See also Riddle v. State, Okl.Cr., 374 P.2d 634, and Bradley v. State, Okl.Cr., 485 P.2d 767.

In the case at bar, the officer did request the defendant to purchase the drugs and did aid defendant by driving him to a location where drugs could be purchased, but defendant had the intent to commit the offense and the officer only furnished the opportunity for the commission thereof. Under these facts, entrapment clearly is not present.

The judgment and sentence is affirmed.

BUSSEY, J., concurs. BRETT, J., dissents.





Dissenting Opinion

BRETT, Judge

(dissenting).

I respectfully dissent to this decision.

The facts of this case are very similar to the facts in Posey v. State, Okl.Cr., 507 P.2d 576. In Posey, this Court modified the judgment from a conviction for the illegal sale of marijuana, after former conviction of a felony, to that of illegal possession of marijuana, after former conviction of a felony, and affirmed the sentence imposed.

In Posey v. State, supra, the following is found:

“We are therefore of the opinion, and so hold, that the evidence in the instant case presented a valid procuring agent defense to a charge of sale of hashish [marihuana].”

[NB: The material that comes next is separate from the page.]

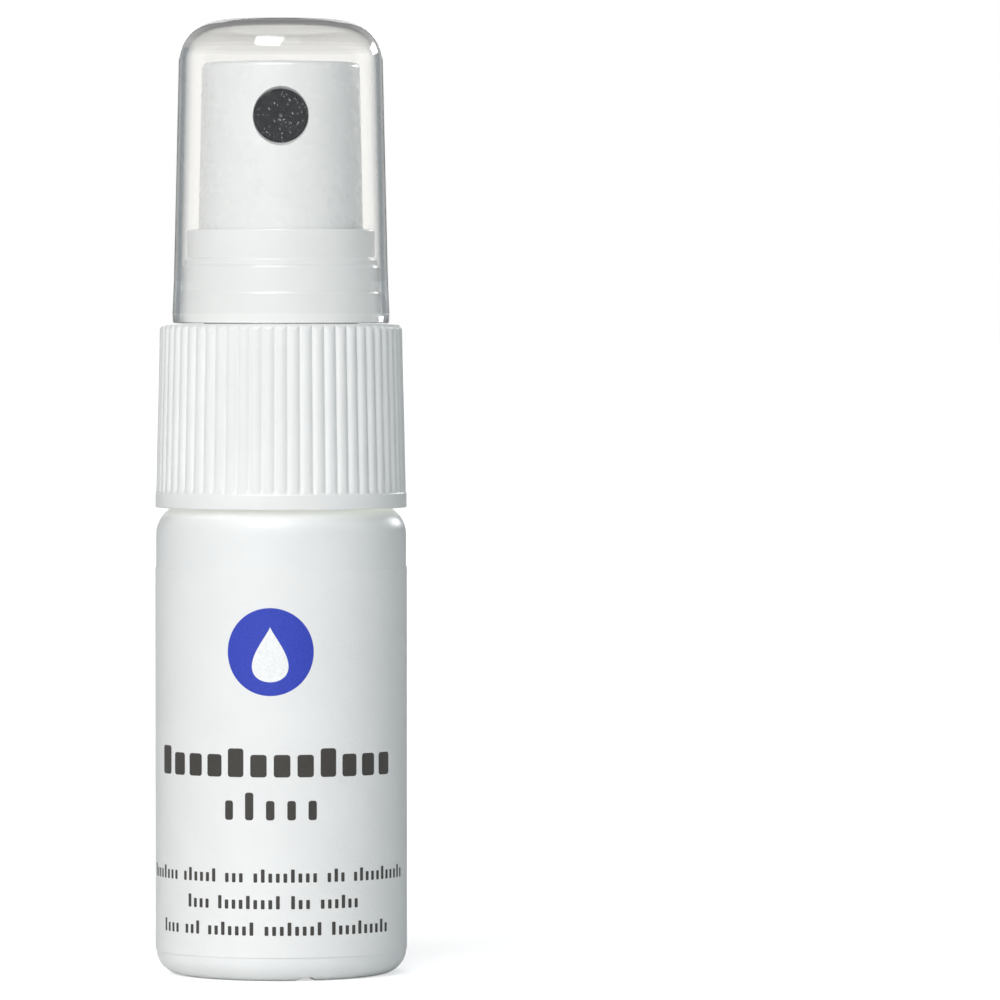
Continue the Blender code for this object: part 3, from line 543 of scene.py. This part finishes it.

In the Posey case the defendant was taken from place to place for the purpose of BUYING the illegal substance for the police officer. In the instant case, Officer McCall “asked defendant if he could get them some drugs, and defendant said that he could but that he. would have to meet *491them in about thirty minutes because he did not have any then.”

The majority opinion states further :
“McCall and the informer went to the residence that they were told to go to where they were met by the defendant. Defendant got into the car and directed them to a residence on south Troost where defendant attempted to make a purchase. The dealer was not home so they drove around for a short period of time in an attempt to find someone who had some drugs. No drugs were found, so defendant directed McCall to return to the residence on South Troost. Defendant went into the apartment, returned, and said the dealer had some ‘THC’. McCall asked him hozv much it would cost a ‘hit’ and defendant said $2.-00. The officer gave him $16.00, whereupon defendant purchased eight (8) foil packets which were later determined to contain Phencyclidine.” (Emphasis added).

The summary of the critical facts in Po-sey v. State, supra, recite:

“In the instant case defendant went into the house with his co-defendant Mayes; defendant returned to the officer’s car and handed the officer the packet of hashish. From the time he received the packet until the time he went back outside the house to the car, defendant could have done anything he desired with the packet of hashish, but he delivered it to the officer. This constitutes sufficient possession to sustain a conviction.”

As I view the facts in the instant case, Welling offered a valid procuring agent defense, as supported by the State’s testimony. Therefore, I believe the judgment and sentence in the instant case should be modified to the illegal possession of the illegal substance, and the sentence should be modified to one (1) year imprisonment.